Paul further insisted in verse 20 that, given the revelation of God through nature, people who reject the existence of God "are without excuse..."
Toward the end of the story of Job in the Old Testament (Job 38), God revealed himself but not the reasons for Job's suffering. Using various examples from his creation, God explained to Job that he, God, had with a great show of expertise and power created the universe and the earth and all the habitats, plants, and animals on the earth. Among God's illustrations of his power, he discussed the origin of light, the sea, and control of death and weather and human physiological processes.
God further advised Job that he, God, took care of wildlife in those areas uninhabited by man. God provided prey for the lion and her young and provided food for the raven and its young ones when they cried out in hunger. And, God knew when the mountain goats and deer gave birth. God had "let the wild ass go free..." and "given the steppe for its home..." God, not man, had cared for ostriches, wild oxen, and eagles. God's power was obvious in those areas not inhabited by man.

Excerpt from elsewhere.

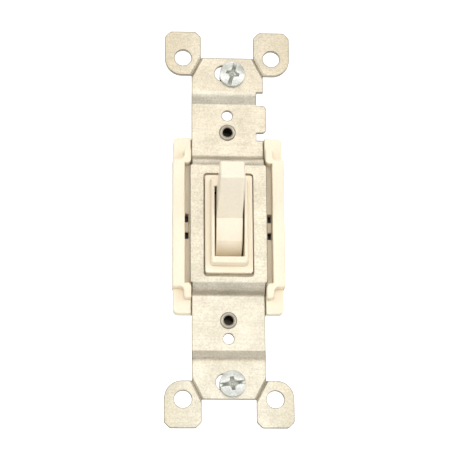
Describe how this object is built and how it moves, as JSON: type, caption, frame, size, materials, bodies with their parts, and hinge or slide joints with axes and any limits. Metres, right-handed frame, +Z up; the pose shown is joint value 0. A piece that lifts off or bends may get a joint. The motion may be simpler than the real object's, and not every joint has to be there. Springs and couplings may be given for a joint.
{
  "type": "toggle wall switch",
  "caption": "Framed toggle switch on a stepped steel mounting strap with plaster ears, light cover, dark base, side screw terminals and a see-saw contact.",
  "frame": {"origin": "midway between the two box-screw slots, in the plane where the backs of the strap's ears meet the wall", "axes": "+Z up along the strap as installed, -Y out of the wall towards the person who works the toggle, +X to that person's right"},
  "size_m": [0.0334, 0.0429, 0.1068],
  "materials": {
    "zinc_steel": "zinc plated, satin with faint mottling",
    "ivory_plastic": "moulded light almond, satin",
    "ivory_plastic_toggle": "moulded light almond, smooth",
    "black_phenolic": "moulded, matt",
    "zinc_screw": "bright zinc",
    "rivet_steel": "zinc plated",
    "fibre": "vulcanised fibre",
    "brass": "stamped, satin",
    "brass_screw": "bright",
    "black_screw": "black oxide",
    "copper_alloy": "rolled strip",
    "silver_contact": "silver alloy",
    "spring_steel": "drawn wire and strip"
  },
  "bodies": {
    "housing": {"common_terminal": "brass", "fixed_contact_lower": "silver_contact", "fixed_contact_upper": "silver_contact", "front_cover": "ivory_plastic", "mounting_strap": "zinc_steel", "rear_base": "black_phenolic", "rivet_lower": "rivet_steel", "rivet_upper": "rivet_steel", "traveller_terminal_lower": "brass", "traveller_terminal_upper": "brass", "wire_clip_common": "spring_steel", "wire_clip_lower": "spring_steel", "wire_clip_upper": "spring_steel"},
    "toggle": {"toggle_lever": "ivory_plastic_toggle"},
    "spring": {"toggle_spring": "spring_steel"},
    "rocker": {"rocker_plate": "copper_alloy", "rocker_contact_upper": "silver_contact", "rocker_contact_lower": "silver_contact"},
    "box_screw_upper": {"mounting_screw_upper": "zinc_screw", "screw_retainer_upper": "fibre"},
    "box_screw_lower": {"mounting_screw_lower": "zinc_screw", "screw_retainer_lower": "fibre"},
    "common_screw": {"common_screw": "black_screw"},
    "traveller_screw_upper": {"traveller_screw_upper": "brass_screw"},
    "traveller_screw_lower": {"traveller_screw_lower": "brass_screw"}
  },
  "joints": [
    {"name": "toggle_hinge", "type": "hinge", "parent": "housing", "child": "toggle", "pos_m": [0, 0.0028, 0], "axis": [1, 0, 0], "range_deg": [0, 54], "deforming": ["toggle_spring"]},
    {"name": "rocker_hinge", "type": "hinge", "parent": "housing", "child": "rocker", "pos_m": [0, 0.016, 0], "axis": [1, 0, 0], "range_deg": [0, 18]},
    {"name": "spring_swing", "type": "hinge", "parent": "toggle", "child": "spring", "pos_m": [0, 0.0085, -0.00291], "axis": [1, 0, 0], "range_deg": [-109.7, 0]},
    {"name": "box_screw_upper_float", "type": "slide", "parent": "housing", "child": "box_screw_upper", "axis": [1, 0, 0], "range_m": [-0.0028, 0.0002]},
    {"name": "box_screw_lower_float", "type": "slide", "parent": "housing", "child": "box_screw_lower", "axis": [1, 0, 0], "range_m": [-0.0023, 0.0007]},
    {"name": "common_screw_travel", "type": "slide", "parent": "housing", "child": "common_screw", "axis": [1, 0, 0], "range_m": [0, 0.0025]},
    {"name": "traveller_screw_upper_travel", "type": "slide", "parent": "housing", "child": "traveller_screw_upper", "axis": [-1, 0, 0], "range_m": [0, 0.0025]},
    {"name": "traveller_screw_lower_travel", "type": "slide", "parent": "housing", "child": "traveller_screw_lower", "axis": [-1, 0, 0], "range_m": [0, 0.0025]}
  ],
  "couplings": [
    {"joint": "rocker_hinge", "follows": "toggle_hinge", "ratio": 0.33333},
    {"joint": "spring_swing", "follows": "toggle_hinge", "ratio": -2.0302}
  ]
}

In Chapter 40, God advised Job to consider "Behemoth" (possibly the hippopotamus):
...which I made just as I made you. For the mountains yield food for it where all the wild animals play. Under the lotus plants it lies, in the covert of the reeds and in the marsh. The lotus trees cover it for shade; the willows of the wadi surround it. Even if the river is turbulent, it is not frighten
ed; it is confident though Jordan rushes against its mouth. Can one take it with hooks or pierce is nose with a snare?
In concert with "Behemoth" of the Bible, a number of species of large wild animals, predominantly African species at present, continue to defy domestication, to their glory and to God's. If it is wild, it is of God.
God's last illustration of his majesty and power and expertise in the book of Job was that of "Leviathan". We can only surmise the species that was "Leviathan". The "Leviathan" of Psalm 104:26 was a large beast that frolicked in the sea and Job's "Leviathan" could not be taken with a "fishhook". In Job 41:20 God said: "Out of its nostrils comes smoke, as from a boiling pot and burning rushes." The "smoke" from a boiling pot possibly referenced a whale's breath of air and water spray when the animal surfaced to exhale and inhale.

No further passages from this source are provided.